Elbow Arthritis

Elbow Arthritis Arthritis is disorder that affects the joints. Arthritis in the elbow is not as common as in other joints in the body, such as knee arthritis or ankle arthritis, because it typically occurs in weight-bearing joints. However, elbow arthritis still occurs and can be very painful to those who are affected. There are over 100 different types of arthritis that can affect the elbow, but elbow osteoarthritis is the most common.

Elbow Arthritis Causes

Elbow arthritis can be caused by a number of different factors depending on the type of arthritis that the patient has. One common cause is through previous injury to the area. Patients who have had prior elbow injuries are more likely to develop certain forms of elbow arthritis. This may be seen in athletes who use their elbows during sports, such as tennis players, golfers or football quarterbacks.

Another common cause of elbow arthritis is through natural aging. As we get older, the cartilage in our joints starts to wear away. This often results in osteoarthritis or other forms of arthritis in the elbow. Luckily, since our elbows do not bear as much weight as the hips or knees, the elbow stands up to large forces and age much better than other joints.

Elbow Arthritis Symptoms

Here are the most common symptoms of elbow arthritis:

  • Pain on the outer side of the joint
  • Pain that increases as you rotate your forearm or extend your arm
  • Pain at night or even while resting
  • Pain in both elbows
  • Swelling (more common in rheumatoid arthritis, a type of arthritis that causes the cartilage to deteriorate)
  • Limited range of motion when straightening or bending the elbow
  • Elbow instability
  • Stiffness or locking of the joint
  • Numbness in the fingers (may occur in late stages of osteoarthritis)
Numbness in the fingers (may occur in late stages of osteoarthritis)

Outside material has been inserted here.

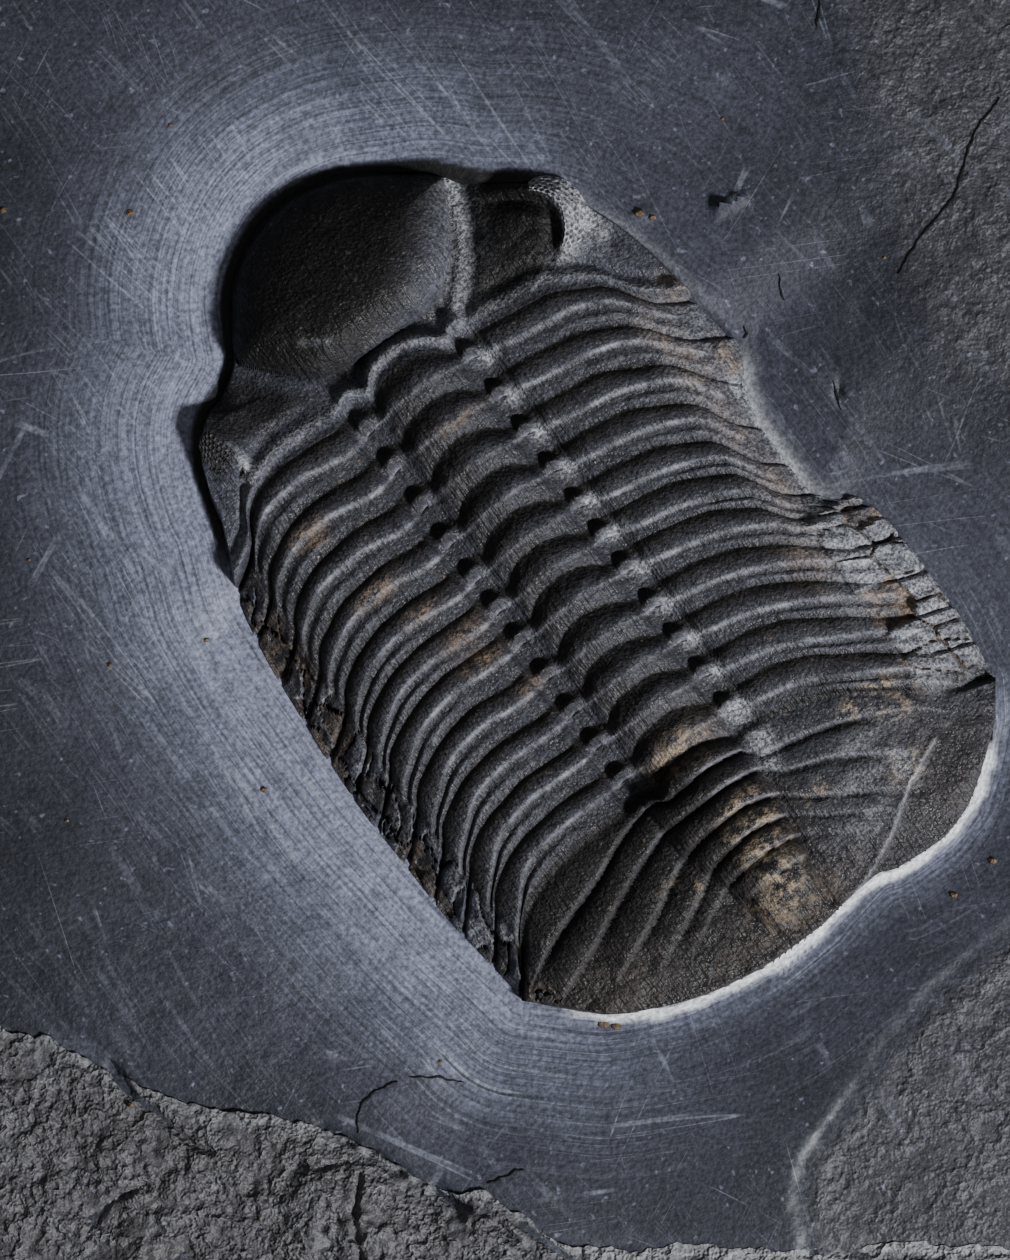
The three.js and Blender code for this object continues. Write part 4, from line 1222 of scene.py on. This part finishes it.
def rangeNode(tree, value, low, high, toLow=0.0, toHigh=1.0):
    made = tree.nodes.new("ShaderNodeMapRange")
    made.clamp = True
    for key, number in (("Value", value), ("From Min", low), ("From Max", high), ("To Min", toLow),
                        ("To Max", toHigh)):
        feed(tree, number, made.inputs[key])
    return made.outputs["Result"]


def mathNode(tree, operation, a, b=0.5):
    made = tree.nodes.new("ShaderNodeMath")
    made.operation = operation
    feed(tree, a, made.inputs[0])
    feed(tree, b, made.inputs[1])
    return made.outputs[0]


def times(tree, a, b):
    return mathNode(tree, "MULTIPLY", a, b)


def plus(tree, a, b):
    return mathNode(tree, "ADD", a, b)


def minus(tree, a, b):
    return mathNode(tree, "SUBTRACT", a, b)


def larger(tree, a, b):
    return mathNode(tree, "MAXIMUM", a, b)


def smaller(tree, a, b):
    return mathNode(tree, "MINIMUM", a, b)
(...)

As with any injury, your doctor will be the best source of advice on the appropriate treatment method for your situation. Since there are many types of elbow arthritis, your treatment will vary depending on your physician's recommendations. Elbow arthritis treatment often begins with decreasing the amount of activities that involve the elbow. Oral medications that help reduce or alleviate elbow pain may be used if there is a significant amount of pain. This can range from over the counter anti-inflammatory medications such as ibuprofen or aspirin, or they may be prescribed pain relievers.

Physical therapy is also commonly used to treat elbow arthritis. Your therapist will show you exercises and stretches that gently strengthen the elbow and increases its flexibility. They may also apply hot or cold therapy which helps sooth the joint and numb away pain.

If pain continues, your doctor may suggest steroid injections which significantly reduces pain in the elbow joint. Historically this type of treatment is very effective in relieving elbow arthritis pain. In more severe cases of elbow arthritis where conservative treatments have had little to no effect, surgery may be recommended.